#### [Your instructions]
Report every line in the listing below where the string "joints" shows up.

==*==

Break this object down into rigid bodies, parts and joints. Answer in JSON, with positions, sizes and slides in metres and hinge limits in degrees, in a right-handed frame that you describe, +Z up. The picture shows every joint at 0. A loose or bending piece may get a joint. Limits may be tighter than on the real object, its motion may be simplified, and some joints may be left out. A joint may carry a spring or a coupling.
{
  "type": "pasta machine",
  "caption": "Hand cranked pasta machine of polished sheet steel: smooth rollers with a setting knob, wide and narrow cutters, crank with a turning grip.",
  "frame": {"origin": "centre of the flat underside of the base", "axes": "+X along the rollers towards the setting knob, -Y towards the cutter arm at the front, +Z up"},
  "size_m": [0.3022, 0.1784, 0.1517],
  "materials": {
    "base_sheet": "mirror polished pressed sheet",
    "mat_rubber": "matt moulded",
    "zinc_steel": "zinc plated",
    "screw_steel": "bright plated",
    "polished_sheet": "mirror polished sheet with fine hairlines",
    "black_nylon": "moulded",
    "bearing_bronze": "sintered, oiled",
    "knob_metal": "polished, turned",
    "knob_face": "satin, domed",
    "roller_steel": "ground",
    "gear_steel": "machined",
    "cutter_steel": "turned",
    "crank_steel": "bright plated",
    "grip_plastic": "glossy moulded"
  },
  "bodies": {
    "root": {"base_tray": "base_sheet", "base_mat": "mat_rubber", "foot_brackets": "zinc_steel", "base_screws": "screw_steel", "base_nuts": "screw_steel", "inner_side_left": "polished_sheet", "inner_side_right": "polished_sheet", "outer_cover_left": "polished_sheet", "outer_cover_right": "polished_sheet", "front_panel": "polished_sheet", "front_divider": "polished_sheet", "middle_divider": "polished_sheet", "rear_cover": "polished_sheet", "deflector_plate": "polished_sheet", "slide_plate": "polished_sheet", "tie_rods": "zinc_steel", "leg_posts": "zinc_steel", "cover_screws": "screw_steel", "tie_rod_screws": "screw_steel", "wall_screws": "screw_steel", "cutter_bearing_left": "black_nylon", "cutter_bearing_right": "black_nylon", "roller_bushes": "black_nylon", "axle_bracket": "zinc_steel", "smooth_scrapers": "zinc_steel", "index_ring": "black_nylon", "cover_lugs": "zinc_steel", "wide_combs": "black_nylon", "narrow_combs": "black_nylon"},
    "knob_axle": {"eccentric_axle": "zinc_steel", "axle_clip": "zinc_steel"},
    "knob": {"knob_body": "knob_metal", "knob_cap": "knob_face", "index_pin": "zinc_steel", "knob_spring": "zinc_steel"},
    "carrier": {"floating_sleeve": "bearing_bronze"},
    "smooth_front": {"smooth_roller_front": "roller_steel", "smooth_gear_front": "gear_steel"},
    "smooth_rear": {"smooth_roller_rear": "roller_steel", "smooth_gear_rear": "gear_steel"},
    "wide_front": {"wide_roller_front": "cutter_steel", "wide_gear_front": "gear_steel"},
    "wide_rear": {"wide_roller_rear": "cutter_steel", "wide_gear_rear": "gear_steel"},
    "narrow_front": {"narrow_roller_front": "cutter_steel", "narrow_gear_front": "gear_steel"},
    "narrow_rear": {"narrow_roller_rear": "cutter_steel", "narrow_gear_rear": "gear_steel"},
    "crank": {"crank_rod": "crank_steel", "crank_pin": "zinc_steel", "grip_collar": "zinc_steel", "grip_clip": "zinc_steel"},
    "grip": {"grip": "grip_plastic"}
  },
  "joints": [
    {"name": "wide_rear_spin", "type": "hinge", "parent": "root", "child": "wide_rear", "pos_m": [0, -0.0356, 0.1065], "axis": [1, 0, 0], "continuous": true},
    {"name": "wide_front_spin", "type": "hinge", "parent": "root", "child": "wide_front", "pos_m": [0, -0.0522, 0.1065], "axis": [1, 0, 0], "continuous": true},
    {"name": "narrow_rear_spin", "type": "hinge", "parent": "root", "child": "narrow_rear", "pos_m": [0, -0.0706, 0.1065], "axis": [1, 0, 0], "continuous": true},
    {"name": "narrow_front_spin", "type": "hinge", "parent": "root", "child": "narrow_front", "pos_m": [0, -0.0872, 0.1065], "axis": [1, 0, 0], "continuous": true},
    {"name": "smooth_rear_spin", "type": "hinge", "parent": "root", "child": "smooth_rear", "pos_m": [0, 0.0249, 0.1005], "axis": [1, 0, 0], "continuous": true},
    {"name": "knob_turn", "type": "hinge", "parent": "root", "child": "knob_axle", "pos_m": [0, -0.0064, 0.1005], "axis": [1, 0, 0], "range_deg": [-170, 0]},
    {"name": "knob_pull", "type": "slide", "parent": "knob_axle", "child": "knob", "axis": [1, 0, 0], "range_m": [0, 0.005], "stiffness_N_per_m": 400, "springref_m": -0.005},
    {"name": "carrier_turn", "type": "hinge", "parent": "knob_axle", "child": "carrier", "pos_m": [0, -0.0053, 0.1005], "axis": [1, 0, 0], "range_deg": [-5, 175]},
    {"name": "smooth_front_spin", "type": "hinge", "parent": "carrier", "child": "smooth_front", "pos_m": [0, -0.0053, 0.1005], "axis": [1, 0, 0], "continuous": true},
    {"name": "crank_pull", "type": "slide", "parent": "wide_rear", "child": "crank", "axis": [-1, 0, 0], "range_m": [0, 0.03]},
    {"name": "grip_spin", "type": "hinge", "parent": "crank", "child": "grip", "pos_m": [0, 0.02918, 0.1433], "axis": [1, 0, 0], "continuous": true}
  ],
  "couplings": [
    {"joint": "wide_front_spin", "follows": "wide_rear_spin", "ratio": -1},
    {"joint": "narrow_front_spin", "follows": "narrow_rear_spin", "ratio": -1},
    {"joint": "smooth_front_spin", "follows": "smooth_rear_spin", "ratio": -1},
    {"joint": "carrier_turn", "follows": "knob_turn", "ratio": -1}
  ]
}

==*==

#### [Solved problem]
Break this object down into rigid bodies, parts and joints. Answer in JSON, with positions, sizes and slides in metres and hinge limits in degrees, in a right-handed frame that you describe, +Z up. The picture shows every joint at 0. A loose or bending piece may get a joint. Limits may be tighter than on the real object, its motion may be simplified, and some joints may be left out. A joint may carry a spring or a coupling.
  "joints": [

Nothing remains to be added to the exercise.